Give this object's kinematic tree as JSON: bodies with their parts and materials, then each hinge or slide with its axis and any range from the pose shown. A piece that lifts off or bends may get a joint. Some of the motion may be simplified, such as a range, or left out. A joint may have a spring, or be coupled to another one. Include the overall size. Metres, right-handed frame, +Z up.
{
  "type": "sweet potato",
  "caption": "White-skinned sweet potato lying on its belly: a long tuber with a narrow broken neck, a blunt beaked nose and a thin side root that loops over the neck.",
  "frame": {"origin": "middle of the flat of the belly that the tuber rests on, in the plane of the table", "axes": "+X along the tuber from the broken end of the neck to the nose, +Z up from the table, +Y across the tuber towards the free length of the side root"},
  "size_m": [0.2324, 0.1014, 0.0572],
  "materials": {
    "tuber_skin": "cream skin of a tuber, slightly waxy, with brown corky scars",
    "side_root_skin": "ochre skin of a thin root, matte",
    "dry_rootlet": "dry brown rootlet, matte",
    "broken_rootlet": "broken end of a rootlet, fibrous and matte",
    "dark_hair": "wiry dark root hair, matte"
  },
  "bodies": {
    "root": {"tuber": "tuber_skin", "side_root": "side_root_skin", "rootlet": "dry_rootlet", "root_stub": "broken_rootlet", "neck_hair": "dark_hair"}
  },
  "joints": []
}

▬▬▬▬▬▬

→ Goal: Would you reproduce the material above in full, exactly as given?

→ Problem solution:
Give this object's kinematic tree as JSON: bodies with their parts and materials, then each hinge or slide with its axis and any range from the pose shown. A piece that lifts off or bends may get a joint. Some of the motion may be simplified, such as a range, or left out. A joint may have a spring, or be coupled to another one. Include the overall size. Metres, right-handed frame, +Z up.
{
  "type": "sweet potato",
  "caption": "White-skinned sweet potato lying on its belly: a long tuber with a narrow broken neck, a blunt beaked nose and a thin side root that loops over the neck.",
  "frame": {"origin": "middle of the flat of the belly that the tuber rests on, in the plane of the table", "axes": "+X along the tuber from the broken end of the neck to the nose, +Z up from the table, +Y across the tuber towards the free length of the side root"},
  "size_m": [0.2324, 0.1014, 0.0572],
  "materials": {
    "tuber_skin": "cream skin of a tuber, slightly waxy, with brown corky scars",
    "side_root_skin": "ochre skin of a thin root, matte",
    "dry_rootlet": "dry brown rootlet, matte",
    "broken_rootlet": "broken end of a rootlet, fibrous and matte",
    "dark_hair": "wiry dark root hair, matte"
  },
  "bodies": {
    "root": {"tuber": "tuber_skin", "side_root": "side_root_skin", "rootlet": "dry_rootlet", "root_stub": "broken_rootlet", "neck_hair": "dark_hair"}
  },
  "joints": []
}